Nick and Jess’ story goes to interesting places when Jess expresses a desire to impress cool co-workers. A wild bunch of teachers (that includes the delightful Dreama Walker of Don’t Trust the B—- in Apartment 23) presents Jess with the typical “wrong crowd” trope, and it’s a lot of fun to watch her get unruly. It’s obvious that her coworkers are trouble, but Jess is a pretty tame character — couldn’t she use a drunken toilet dance every now and then? Though it is wise for Nick to intervene before she screws up, I found myself wanting him to stay out of her business. This is not going to be a thing either of them can do, because Nick and Jess absolutely love to meddle in people’s personal lives. This invites another question I hope the writers will address: Isn’t this incessant desire to meddle going to blow up in someone’s face? Nick and Jess are all smiles by the episode’s end, so the show isn’t exactly hinting at any trouble just yet, but it’s almost certainly coming.

But most importantly, we really, really have a Winston problem. “Yup, Winston’s default characterization is definitely now ‘an insane person,'” critic Alan Sepinwall tweeted near the end of last night’s episode. And how the hell did we get here? How did we get to Winston holding a shovel over a cat’s head? Sure, we know that he’s a very strange man with some disturbingly violent approaches to pranks, but this does not look like a guy who would try to kill a girl’s cat as revenge for cheating. Winston is not a sociopath, though it seems that New Girl would like us to think so.

It’s all the more aggravating because Winston has these really strong moments of clarity. When his girlfriend Daisy comes to his door looking for forgiveness, he turns her away very calmly and surely. There’s occasionally an Abed-on-Community feel to Winston’s plotting, as if this eccentric underdog is secretly more levelheaded than everyone else. I wish the writers would give us a bit more insight on what’s going on in Winston’s head. His occasional psychosis gives us the impression that something is happening, but then this clear emotional trauma doesn’t head anywhere worthwhile.

And really, we all knew Brenda Song wasn’t going to stick around. She never got much screen time in the first place, so the Winston/Daisy romance didn’t get a chance to even come close to being an A-story (plus, she’s on that terrible show Dads now). Do we ever get to go there? Will writers ever give Winston the kind of attention they give Jess, Nick, or Schmidt? Hopefully, his breakup to a relationship we all forgot about anyway will open the door to something interesting for Winston. I said that last week about his weird non-plot of obsession with puzzles, and within a week, he was trying to kill a cat, so you never know.
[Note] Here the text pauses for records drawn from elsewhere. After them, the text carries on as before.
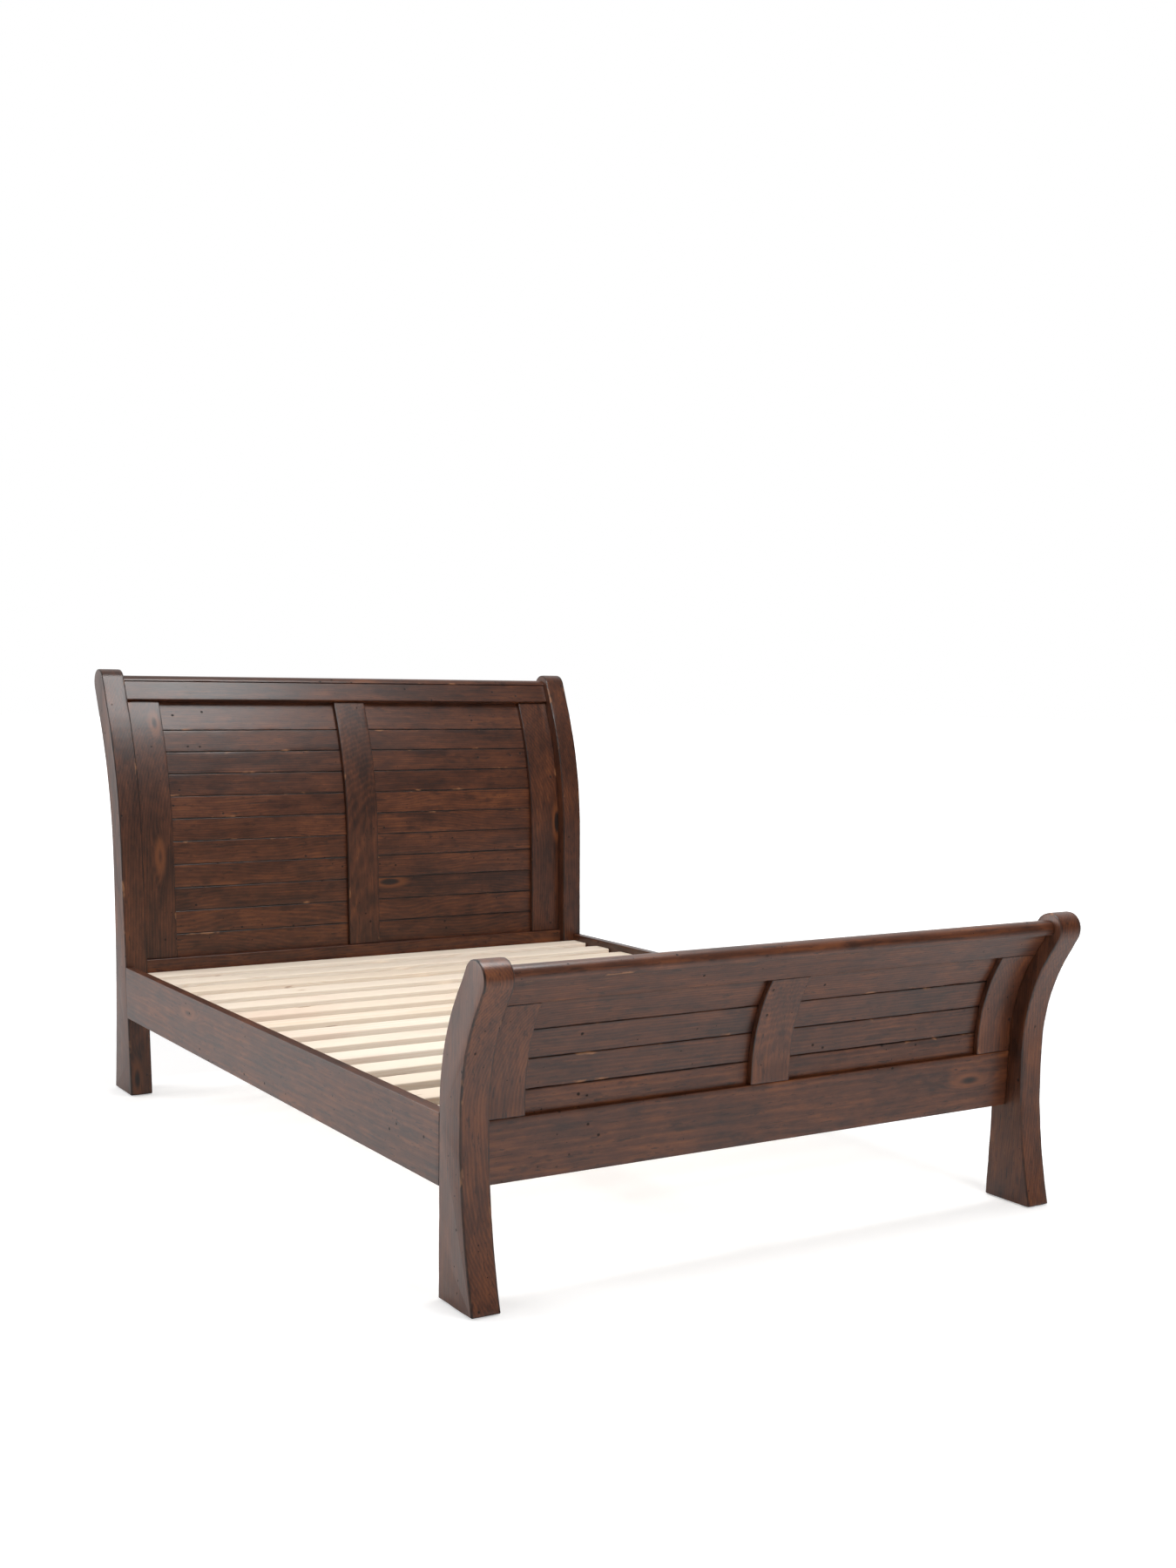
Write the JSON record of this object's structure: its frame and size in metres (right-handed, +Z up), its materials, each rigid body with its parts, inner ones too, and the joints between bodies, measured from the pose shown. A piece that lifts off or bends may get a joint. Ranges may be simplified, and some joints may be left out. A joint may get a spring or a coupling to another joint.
{
  "type": "sleigh bed",
  "caption": "Wooden sleigh bed frame: tall curved boarded headboard, low curved footboard, scroll-topped posts, side rails, slatted base and a levelling centre leg.",
  "frame": {"origin": "on the floor, at the middle of the overall length and width", "axes": "+Y along the bed towards the headboard, +Z up, +X to the right seen from the foot"},
  "size_m": [1.664, 2.4249, 1.304],
  "materials": {
    "stained_pine": "dark walnut stain under satin lacquer, distressed",
    "slat_pine": "planed, bare",
    "zinc_steel": "zinc plated",
    "nylon": "moulded",
    "beech_dowel": "fluted, bare"
  },
  "bodies": {
    "bed_frame": {"beam_hangers": "zinc_steel", "bed_bolts": "zinc_steel", "centre_beam": "slat_pine", "centre_leg": "slat_pine", "corner_brackets": "zinc_steel", "foot_board_01": "stained_pine", "foot_board_02": "stained_pine", "foot_board_03": "stained_pine", "foot_board_04": "stained_pine", "foot_bottom_rail": "stained_pine", "foot_cap": "stained_pine", "foot_mullion": "stained_pine", "foot_post_left": "stained_pine", "foot_post_right": "stained_pine", "foot_stile_left": "stained_pine", "foot_stile_right": "stained_pine", "foot_top_rail": "stained_pine", "head_board_01": "stained_pine", "head_board_02": "stained_pine", "head_board_03": "stained_pine", "head_board_04": "stained_pine", "head_board_05": "stained_pine", "head_board_06": "stained_pine", "head_board_07": "stained_pine", "head_board_08": "stained_pine", "head_board_09": "stained_pine", "head_board_10": "stained_pine", "head_board_11": "stained_pine", "head_bottom_rail": "stained_pine", "head_cap": "stained_pine", "head_mullion": "stained_pine", "head_post_left": "stained_pine", "head_post_right": "stained_pine", "head_stile_left": "stained_pine", "head_stile_right": "stained_pine", "head_top_rail": "stained_pine", "post_glides": "nylon", "rail_dowels": "beech_dowel", "side_rail_left": "stained_pine", "side_rail_right": "stained_pine", "slat_01": "slat_pine", "slat_02": "slat_pine", "slat_03": "slat_pine", "slat_04": "slat_pine", "slat_05": "slat_pine", "slat_06": "slat_pine", "slat_07": "slat_pine", "slat_08": "slat_pine", "slat_09": "slat_pine", "slat_10": "slat_pine", "slat_11": "slat_pine", "slat_12": "slat_pine", "slat_13": "slat_pine", "slat_14": "slat_pine", "slat_ledger_left": "slat_pine", "slat_ledger_right": "slat_pine", "threaded_inserts": "zinc_steel", "wood_screws": "zinc_steel"},
    "foot_pad": {"levelling_pad": "nylon"},
    "foot_stem": {"levelling_stem": "zinc_steel"}
  },
  "joints": [
    {"name": "pad_lift", "type": "slide", "parent": "bed_frame", "child": "foot_pad", "axis": [0, 0, 1], "range_m": [-0.01, 0.01]},
    {"name": "stem_turn", "type": "hinge", "parent": "foot_pad", "child": "foot_stem", "pos_m": [0, 0, 0.03], "axis": [0, 0, 1], "range_deg": [-2870, 2870]}
  ],
  "couplings": [
    {"joint": "pad_lift", "follows": "stem_turn", "m_per_rad": 0.00019894}
  ]
}
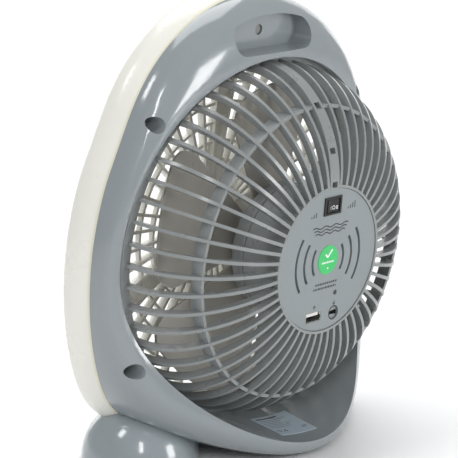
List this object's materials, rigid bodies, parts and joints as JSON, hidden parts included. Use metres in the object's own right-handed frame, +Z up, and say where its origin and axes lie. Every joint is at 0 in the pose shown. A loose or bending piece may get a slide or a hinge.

The principal problem with last night’s episode is that it didn’t take the show anywhere. That’s probably a strange complaint about a sitcom, but what makes some of today’s comedies so great is that they don’t always leave everything tidy by the episode’s end. Last season, the show was at its best when they left a bigger and bigger mess for the characters to pick up every week. And the potential for that is there, because there were nice bits of development last night that deserve to be expanded upon: Nick is probably holding Jess back a little, and a romantic excuse for Winston’s weirdness could finally move him forward. (I leave Schmidt’s plot out on purpose. Absolutely nothing happened there.) In this case, maybe this kind of chaos is just an essential hurdle for the writers to overcome before they give us something good to work with.